Interest came from the emerging Armenian bourgeoisie in other places at first, with home-grown Armenians slowly becoming a part of the fabric of the city in the years that followed. Baku ended up with at least three Armenian churches and a number of schools. In general, the very first publications of books and newspapers in that city took place through the efforts of Armenians, as was the establishment of the first library. A number of iconic works of architecture of that city – public buildings, private residences – were commissioned or designed by Armenians in the late 19th and early 20th century.
All was not always well, one must note. The 1900s and 1910s especially saw inter-ethnic clashes on more than one occasion, following the general instability arising from the Russian Empire’s own internal troubles – and foreshadowing similar events as the USSR would collapse decades later.
Meanwhile, Baku was renowned for its cosmopolitanism. One indication of that was the Baku Commune of the 26 Commissars from different backgrounds, led by Stepan Shahumyan, that briefly ruled the area in the chaotic aftermath of the Russian Revolution of 1917. They were displaced by another multi-ethnic group, likewise including Armenians, before the Ottoman and British occupations, followed ultimately by Sovietisation.

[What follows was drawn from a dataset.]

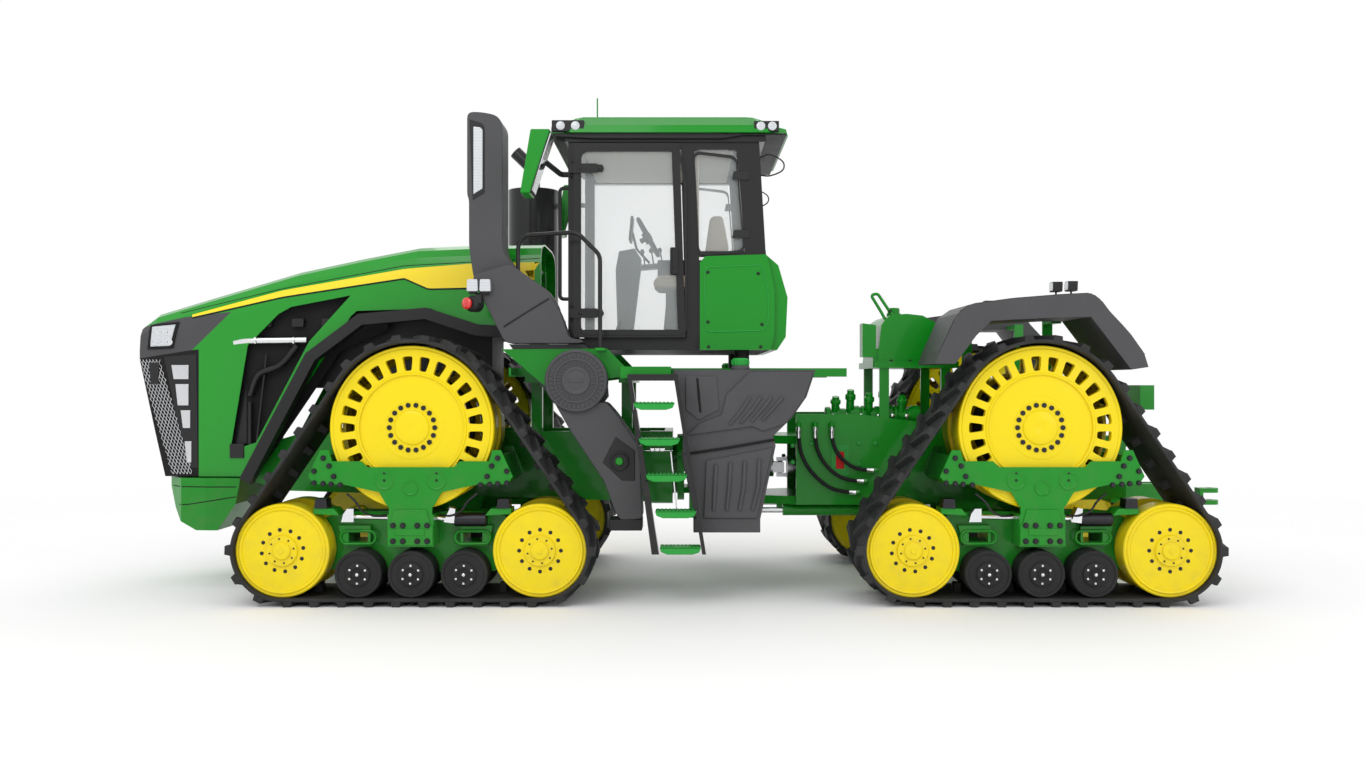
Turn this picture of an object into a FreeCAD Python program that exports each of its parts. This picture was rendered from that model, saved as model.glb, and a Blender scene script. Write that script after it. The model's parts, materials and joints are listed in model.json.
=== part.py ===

It was during the Soviet years that the many citizens of that city forged a new Bakuvian identity – Russian-speaking and secular – which included hundreds of thousands of Armenians. As the movement for Nagorno-Karabakh turned violent and in particular following the pogroms of the Armenians of Baku in 1990, a majority of the Armenians that had made that city their home for three or four generations fled to Armenia, to Russia, and to the West. There are estimations from hundreds up to tens of thousands of ethnic Armenians still living in Baku and elsewhere in Azerbaijan, mostly those married to Azerbaijanis. But given the tense political situation in the region, free expressions of Armenian identity are severely limited in that country today.